The IAEA has described these ceasefires as practical safety mechanisms. The agency has sought limited “windows of silence” so crews can reach damaged power corridors and repair electrical equipment while IAEA experts monitor the activity.
What principles the IAEA says must hold
Grossi has repeatedly called on both Moscow and Kyiv to follow five principles he presented to the United Nations Security Council in May 2023 to help prevent a nuclear accident at Zaporizhzhia.
Those principles include:
- No attacks from or against the plant
- No use of the facility as a base for heavy weapons or military personnel
- No actions that put off-site power at risk
The latest ceasefire does not indicate a broader halt in fighting between Ukraine and Russia. It is temporary, local and focused on nuclear safety infrastructure. Previous repair windows have taken place while the IAEA continued to report military activity in the wider region.
That is the awkward reality surrounding Zaporizhzhia: keeping the plant safe depends on repeated cooperation between two countries still at war.

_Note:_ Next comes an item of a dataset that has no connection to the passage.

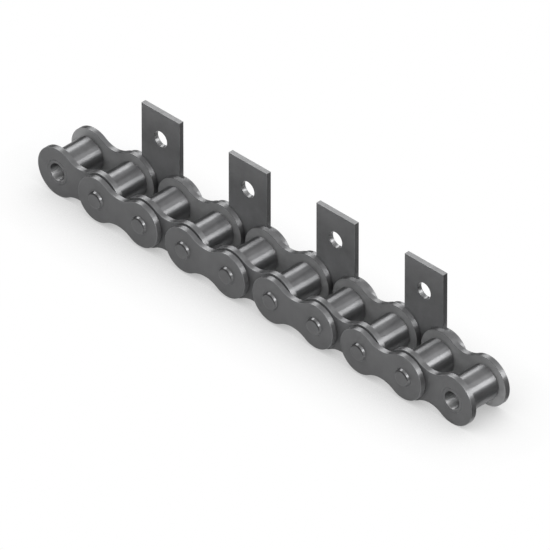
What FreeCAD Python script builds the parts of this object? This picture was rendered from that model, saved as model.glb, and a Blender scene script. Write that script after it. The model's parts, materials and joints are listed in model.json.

What happens if the repair succeeds
The repair operation still carries practical hazards. Demining must be completed before crews can reach the damaged equipment, and the area around the plant has repeatedly been affected by frontline activity. In earlier repair efforts, IAEA teams monitored work daily and observed damage to electrical components including breakers, disconnectors, current transformers and cable segments.
If repairs to the Dniprovska line are completed, Zaporizhzhia would regain some redundancy in its external power supply and reduce its immediate dependence on a single line. That would lower the near-term risk of another forced switch to diesel generators.
It would not, however, solve the larger problem. Europe’s largest nuclear power plant remains near an active frontline, exposed to shelling, grid failures and the recurring need for emergency diplomacy to keep basic safety systems running. The ceasefire may buy time. It does not buy stability.